___ RECORDS FOR THE TASK

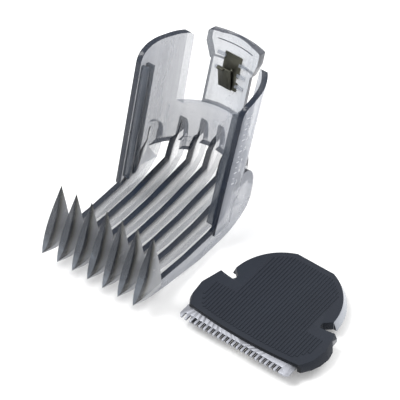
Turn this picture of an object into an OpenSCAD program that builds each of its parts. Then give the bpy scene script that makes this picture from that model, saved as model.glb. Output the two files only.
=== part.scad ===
// Attachments of a hair clipper: a sliding length comb with a click tongue,
// and beside it the detachable cutter head with its blade pair.
// X runs along the cutting edge, Y to the back, Z up. The origin is the centre
// of the bounding box on the surface that both pieces stand on. Millimetres.

/* [Comb teeth] */
// Distance from one tooth to the next
tooth_pitch = 5.92; // [5:0.01:7.2]
// Thickness of a tooth's long rib
tooth_t = 1.8; // [1.4:0.1:2.2]
// Greatest thickness of a tooth's front fin
fin_t = 2.3; // [1.8:0.1:2.8]
// Height of the fin's peak over the tip
fin_h = 21.2; // [17:0.1:26]
// How far the fin's peak lies behind the tip
fin_reach = 10.4; // [8:0.1:13]
// Height of a rib's top edge over the tip, where it bends up
rib_top = 1.6; // [0.8:0.1:3]
// Depth of the heel below the tip
heel_drop = 6.2; // [5:0.1:7.5]
// Where the flat of the heel starts behind the tip
heel_start = 32; // [28:0.5:36]

/* [Comb shell] */
// Inner radius of the shell at its foot
shell_r = 18; // [16.5:0.1:24]
// Wall of the shell
shell_wall = 1.8; // [1.2:0.1:2.4]
// Growth of the radius for each millimetre of height
shell_flare = 0.025; // [0:0.005:0.04]
// Distance from the tips back to the shell's axis
shell_axis_y = 41.8; // [38:0.1:50]
// Lean of the shell to the back, in degrees
lean = 17; // [10:1:22]
// Height of the back wall's lower edge over the tip
wall_foot = 6.6; // [5.4:0.1:8]
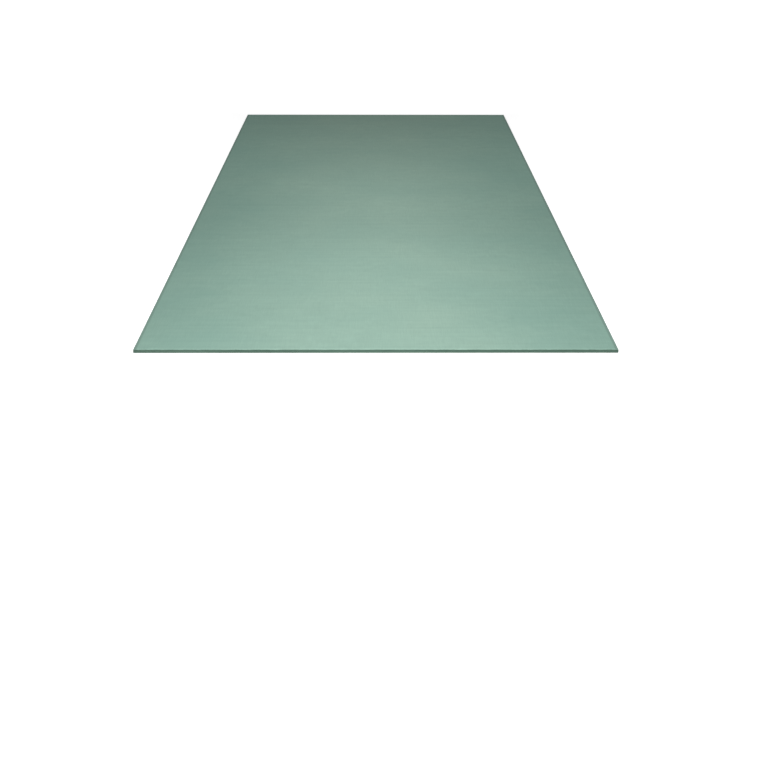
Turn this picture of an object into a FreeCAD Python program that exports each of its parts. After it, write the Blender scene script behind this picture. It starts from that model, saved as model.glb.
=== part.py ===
"""A moisture-resistant plywood sheet, as sold: one flat board with green faces and green sealed edges.

The sheet is one solid, because its veneers are glued into one board and nothing on it comes apart.
It lies flat on the ground. Its width runs along X, its length along Y and its thickness up Z.
The origin is the middle of the underside, the face that it rests on.
The sheet is sawn square, its four corners are just off sharp, and every arris is eased by sanding.
"""

import FreeCAD
import Part

import os

# Driving dimensions, in millimetres.
SHEET_WIDTH = 1220.0  # a four-foot sheet
SHEET_LENGTH = 3050.0  # a ten-foot sheet
SHEET_THICKNESS = 9.0
CORNER_RADIUS = 1.5  # the four upright corners, seen from above
ARRIS_RADIUS = 0.6  # where each face meets the edges and ends

PARTS_FOLDER = "parts"
SAME_HEIGHT = 1e-6  # two heights nearer than this are the same height


def sawn_blank():
    """The sheet as the saw leaves it: square edges, centred on the origin, with its underside at Z = 0."""
    low_corner = FreeCAD.Vector(-SHEET_WIDTH / 2, -SHEET_LENGTH / 2, 0)
    return Part.makeBox(SHEET_WIDTH, SHEET_LENGTH, SHEET_THICKNESS, low_corner)


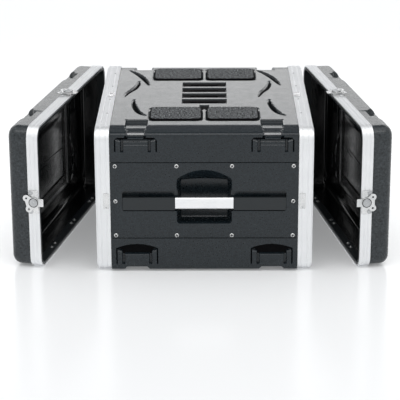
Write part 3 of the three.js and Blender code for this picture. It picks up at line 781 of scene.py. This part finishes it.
def build_side(side, sign):
    """One side with its handle, made on the -Y side and turned about Z for the other"""
    matrix = Matrix.Identity(4) if sign < 0 else Matrix.Rotation(math.pi, 4, "Z")
    seams = (SEAMS[0] + SEAM_GAP, SEAMS[1] - SEAM_GAP)
    panel = facing(rectangle((-SHELL_X, SHELL_X), seams, 1.2), PANEL_THICK, 0)
    wide = (-GROOVE_HALF - GROOVE_WALL, GROOVE_HALF + GROOVE_WALL)
    tall = (GROOVE_Z[0] - GROOVE_WALL, GROOVE_Z[1] + GROOVE_WALL)
    trough = facing(rectangle(wide, tall, 7), GROOVE_BACK + GROOVE_WALL, 2.5)
    groove = facing(rectangle((-GROOVE_HALF, GROOVE_HALF), GROOVE_Z, 5), GROOVE_BACK, -3)
    add_piece(f"side_panel_{side}_skin", panel, [SHELL], "case", matrix, angle=40,
              bevel=1.1, bevel_from=35, joins=[trough, cup_space(CUP_WALL, 2, CUP_DEPTH + CUP_WALL)],
              cuts=[groove, cup_space(0, -4, CUP_DEPTH)], nodes=[f"side_panel_{side}"])

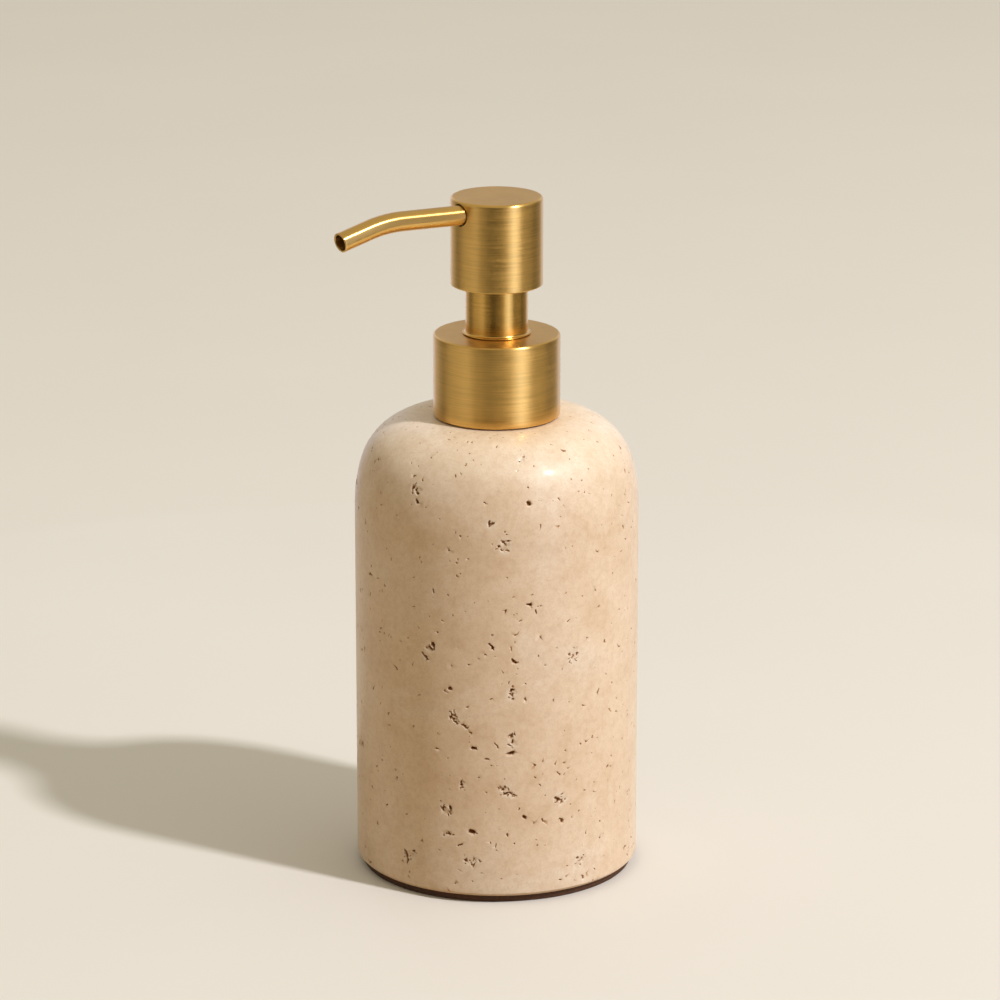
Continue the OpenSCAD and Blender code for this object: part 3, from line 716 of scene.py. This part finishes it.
def scatter_pits(profile):
    """The pits, each a short crevice: its angle, distance along the profile, lean, length, half
    width, depth and darkness, which sets its brown and its painted shade."""
    random = np.random.default_rng(PIT_SEED)
    facing = VIEW_AZIMUTH - math.pi / 2
    outside_length = profile.outside
    heights = profile.points[:, 1]
    top = int(np.argmax(heights))
    pits = []

    def along(height):
        """The distance along the profile of a height on the outside."""
        return float(np.interp(height, heights[: top + 1], profile.at[: top + 1]))

    def add(angle, s, half_width, length, lean, dark=None, depth=None):
        dark = random.uniform(0.4, 1) if dark is None else dark
        if depth is None:
            depth = half_width * random.uniform(1.3, 2.1) * (0.5 + 0.5 * dark)
        if 0.8 < s < outside_length - 3.5:
            pits.append((angle, s, lean, length, half_width, depth, dark))

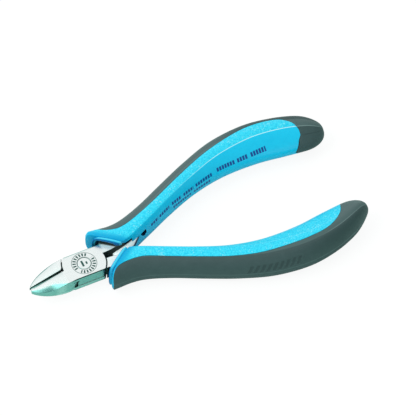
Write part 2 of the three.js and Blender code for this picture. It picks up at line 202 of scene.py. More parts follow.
# Leaf springs
LEAF_THICKNESS = 0.5
LEAF_SECTION = [                 # shares of the half thickness and of the half width
    (-1, 0.86), (-0.55, 1), (0.55, 1), (1, 0.86), (1, -0.86), (0.55, -1), (-0.55, -1), (-1, -0.86),
]
LEAF_HALF_WIDTH = 2.45
LEAF_TIP_HALF_WIDTH = 1.75
LEAF_GROWTH_X = 20.3             # from here the strip widens over the growth length
LEAF_GROWTH_LENGTH = 3
LEAF_TIP = (12.3, 0.4)
LEAF_BEND = (18.6, 1.75)
LEAF_ROOT = (25.6, 4.5)
LEAF_SHARE = 0.95                # the leaf is drawn up to here, its root is buried in the handle
CHANNEL_HALF_HEIGHT = 2.6
CHANNEL_END_LOW_X = 21.4         # the channel's slanted end, at its lower and its upper side
CHANNEL_END_HIGH_X = 24.7
NOTCH_TOP_Z = 4.5                # a notch above the leaf, towards the collar
NOTCH_END_X = 21.0
WINDOW = [(25.2, 2.7), (25.9, 1.2), (26.9, 0.2), (28.1, 1.3), (27.9, 3.1)]


# ---------------------------------------------------------------- helpers

def to_frame(x, y, z):
    """A point in millimetres about the head's middle plane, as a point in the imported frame."""
    return Vector((x * MM, y * MM, z * MM + MIDDLE_Z))


def smoothstep(value):
    value = min(max(value, 0.0), 1.0)
    return value * value * (3 - 2 * value)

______

**GIVEN EXERCISE**: The records above should all be quoted exactly, please.

**REPLY**:
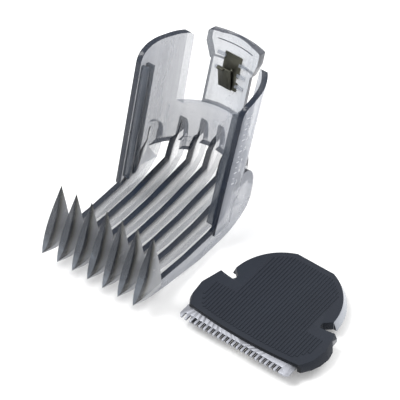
Turn this picture of an object into an OpenSCAD program that builds each of its parts. Then give the bpy scene script that makes this picture from that model, saved as model.glb. Output the two files only.
=== part.scad ===
// Attachments of a hair clipper: a sliding length comb with a click tongue,
// and beside it the detachable cutter head with its blade pair.
// X runs along the cutting edge, Y to the back, Z up. The origin is the centre
// of the bounding box on the surface that both pieces stand on. Millimetres.

/* [Comb teeth] */
// Distance from one tooth to the next
tooth_pitch = 5.92; // [5:0.01:7.2]
// Thickness of a tooth's long rib
tooth_t = 1.8; // [1.4:0.1:2.2]
// Greatest thickness of a tooth's front fin
fin_t = 2.3; // [1.8:0.1:2.8]
// Height of the fin's peak over the tip
fin_h = 21.2; // [17:0.1:26]
// How far the fin's peak lies behind the tip
fin_reach = 10.4; // [8:0.1:13]
// Height of a rib's top edge over the tip, where it bends up
rib_top = 1.6; // [0.8:0.1:3]
// Depth of the heel below the tip
heel_drop = 6.2; // [5:0.1:7.5]
// Where the flat of the heel starts behind the tip
heel_start = 32; // [28:0.5:36]

/* [Comb shell] */
// Inner radius of the shell at its foot
shell_r = 18; // [16.5:0.1:24]
// Wall of the shell
shell_wall = 1.8; // [1.2:0.1:2.4]
// Growth of the radius for each millimetre of height
shell_flare = 0.025; // [0:0.005:0.04]
// Distance from the tips back to the shell's axis
shell_axis_y = 41.8; // [38:0.1:50]
// Lean of the shell to the back, in degrees
lean = 17; // [10:1:22]
// Height of the back wall's lower edge over the tip
wall_foot = 6.6; // [5.4:0.1:8]
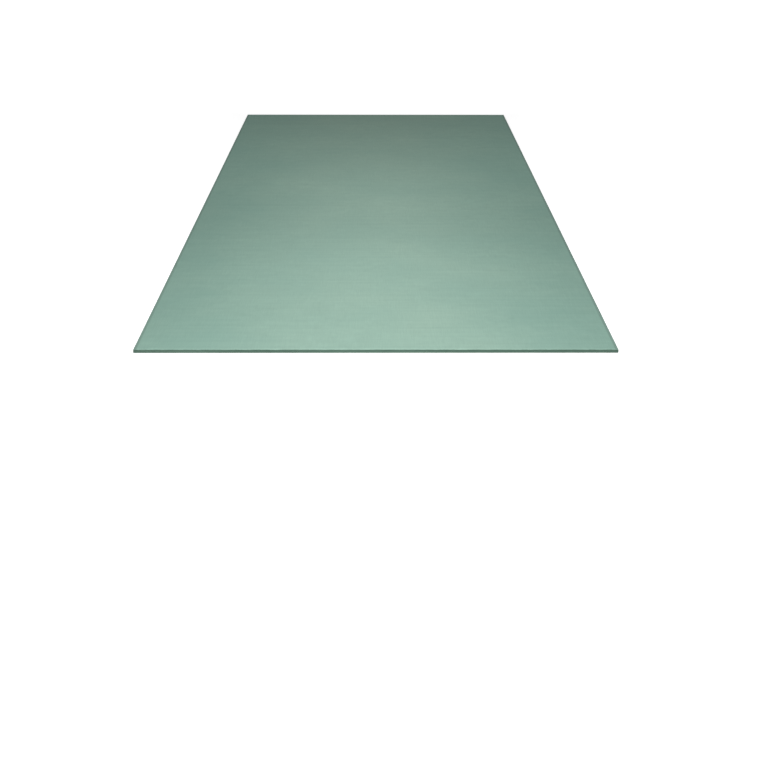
Turn this picture of an object into a FreeCAD Python program that exports each of its parts. After it, write the Blender scene script behind this picture. It starts from that model, saved as model.glb.
=== part.py ===
"""A moisture-resistant plywood sheet, as sold: one flat board with green faces and green sealed edges.

The sheet is one solid, because its veneers are glued into one board and nothing on it comes apart.
It lies flat on the ground. Its width runs along X, its length along Y and its thickness up Z.
The origin is the middle of the underside, the face that it rests on.
The sheet is sawn square, its four corners are just off sharp, and every arris is eased by sanding.
"""

import FreeCAD
import Part

import os

# Driving dimensions, in millimetres.
SHEET_WIDTH = 1220.0  # a four-foot sheet
SHEET_LENGTH = 3050.0  # a ten-foot sheet
SHEET_THICKNESS = 9.0
CORNER_RADIUS = 1.5  # the four upright corners, seen from above
ARRIS_RADIUS = 0.6  # where each face meets the edges and ends

PARTS_FOLDER = "parts"
SAME_HEIGHT = 1e-6  # two heights nearer than this are the same height


def sawn_blank():
    """The sheet as the saw leaves it: square edges, centred on the origin, with its underside at Z = 0."""
    low_corner = FreeCAD.Vector(-SHEET_WIDTH / 2, -SHEET_LENGTH / 2, 0)
    return Part.makeBox(SHEET_WIDTH, SHEET_LENGTH, SHEET_THICKNESS, low_corner)


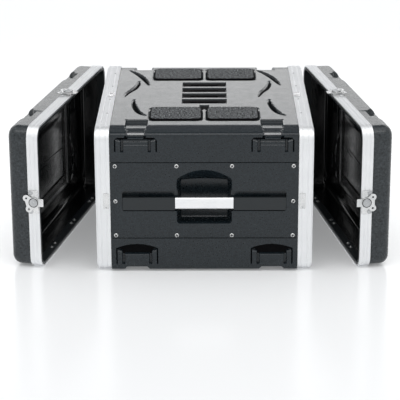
Write part 3 of the three.js and Blender code for this picture. It picks up at line 781 of scene.py. This part finishes it.
def build_side(side, sign):
    """One side with its handle, made on the -Y side and turned about Z for the other"""
    matrix = Matrix.Identity(4) if sign < 0 else Matrix.Rotation(math.pi, 4, "Z")
    seams = (SEAMS[0] + SEAM_GAP, SEAMS[1] - SEAM_GAP)
    panel = facing(rectangle((-SHELL_X, SHELL_X), seams, 1.2), PANEL_THICK, 0)
    wide = (-GROOVE_HALF - GROOVE_WALL, GROOVE_HALF + GROOVE_WALL)
    tall = (GROOVE_Z[0] - GROOVE_WALL, GROOVE_Z[1] + GROOVE_WALL)
    trough = facing(rectangle(wide, tall, 7), GROOVE_BACK + GROOVE_WALL, 2.5)
    groove = facing(rectangle((-GROOVE_HALF, GROOVE_HALF), GROOVE_Z, 5), GROOVE_BACK, -3)
    add_piece(f"side_panel_{side}_skin", panel, [SHELL], "case", matrix, angle=40,
              bevel=1.1, bevel_from=35, joins=[trough, cup_space(CUP_WALL, 2, CUP_DEPTH + CUP_WALL)],
              cuts=[groove, cup_space(0, -4, CUP_DEPTH)], nodes=[f"side_panel_{side}"])

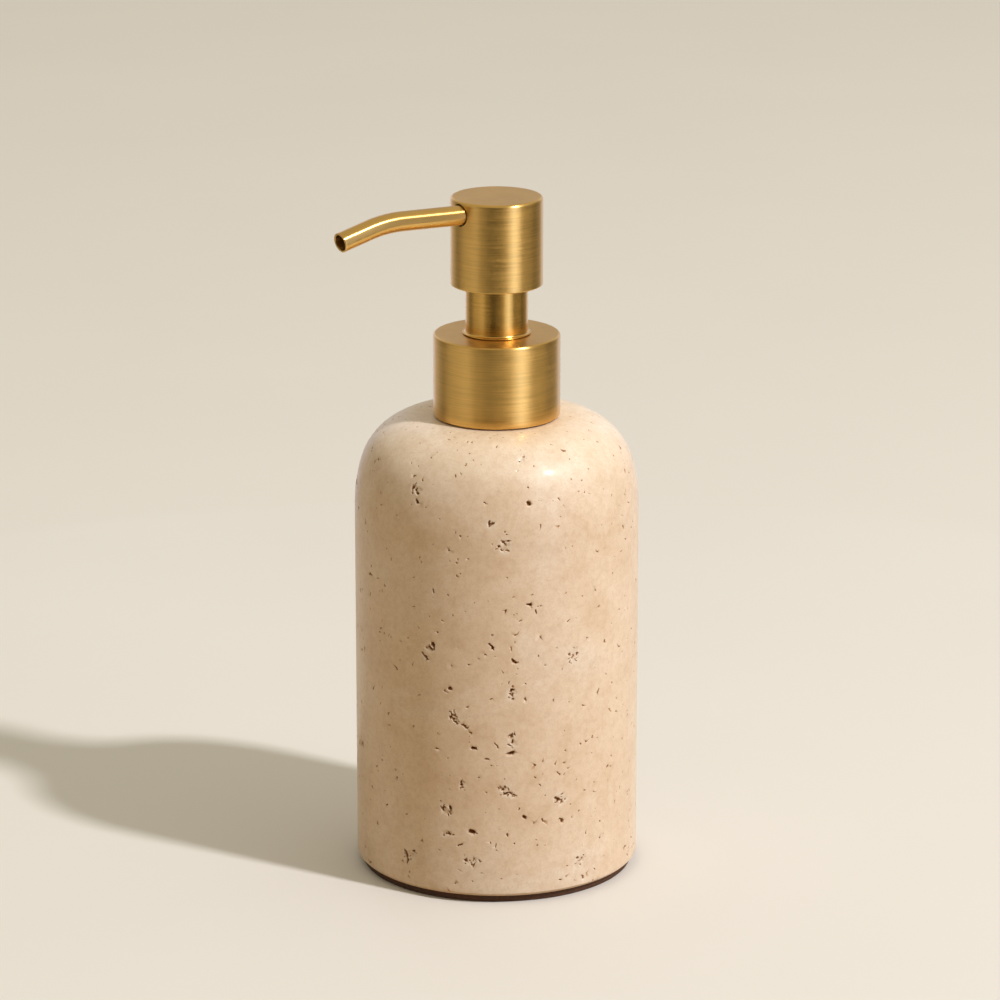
Continue the OpenSCAD and Blender code for this object: part 3, from line 716 of scene.py. This part finishes it.
def scatter_pits(profile):
    """The pits, each a short crevice: its angle, distance along the profile, lean, length, half
    width, depth and darkness, which sets its brown and its painted shade."""
    random = np.random.default_rng(PIT_SEED)
    facing = VIEW_AZIMUTH - math.pi / 2
    outside_length = profile.outside
    heights = profile.points[:, 1]
    top = int(np.argmax(heights))
    pits = []

    def along(height):
        """The distance along the profile of a height on the outside."""
        return float(np.interp(height, heights[: top + 1], profile.at[: top + 1]))

    def add(angle, s, half_width, length, lean, dark=None, depth=None):
        dark = random.uniform(0.4, 1) if dark is None else dark
        if depth is None:
            depth = half_width * random.uniform(1.3, 2.1) * (0.5 + 0.5 * dark)
        if 0.8 < s < outside_length - 3.5:
            pits.append((angle, s, lean, length, half_width, depth, dark))

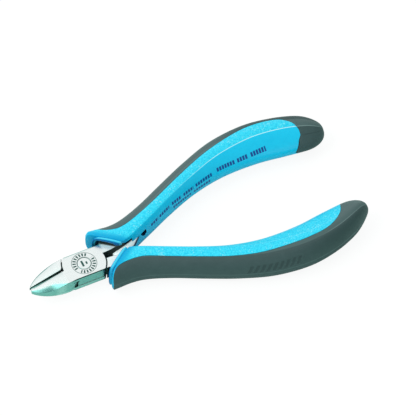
Write part 2 of the three.js and Blender code for this picture. It picks up at line 202 of scene.py. More parts follow.
# Leaf springs
LEAF_THICKNESS = 0.5
LEAF_SECTION = [                 # shares of the half thickness and of the half width
    (-1, 0.86), (-0.55, 1), (0.55, 1), (1, 0.86), (1, -0.86), (0.55, -1), (-0.55, -1), (-1, -0.86),
]
LEAF_HALF_WIDTH = 2.45
LEAF_TIP_HALF_WIDTH = 1.75
LEAF_GROWTH_X = 20.3             # from here the strip widens over the growth length
LEAF_GROWTH_LENGTH = 3
LEAF_TIP = (12.3, 0.4)
LEAF_BEND = (18.6, 1.75)
LEAF_ROOT = (25.6, 4.5)
LEAF_SHARE = 0.95                # the leaf is drawn up to here, its root is buried in the handle
CHANNEL_HALF_HEIGHT = 2.6
CHANNEL_END_LOW_X = 21.4         # the channel's slanted end, at its lower and its upper side
CHANNEL_END_HIGH_X = 24.7
NOTCH_TOP_Z = 4.5                # a notch above the leaf, towards the collar
NOTCH_END_X = 21.0
WINDOW = [(25.2, 2.7), (25.9, 1.2), (26.9, 0.2), (28.1, 1.3), (27.9, 3.1)]


# ---------------------------------------------------------------- helpers

def to_frame(x, y, z):
    """A point in millimetres about the head's middle plane, as a point in the imported frame."""
    return Vector((x * MM, y * MM, z * MM + MIDDLE_Z))


def smoothstep(value):
    value = min(max(value, 0.0), 1.0)
    return value * value * (3 - 2 * value)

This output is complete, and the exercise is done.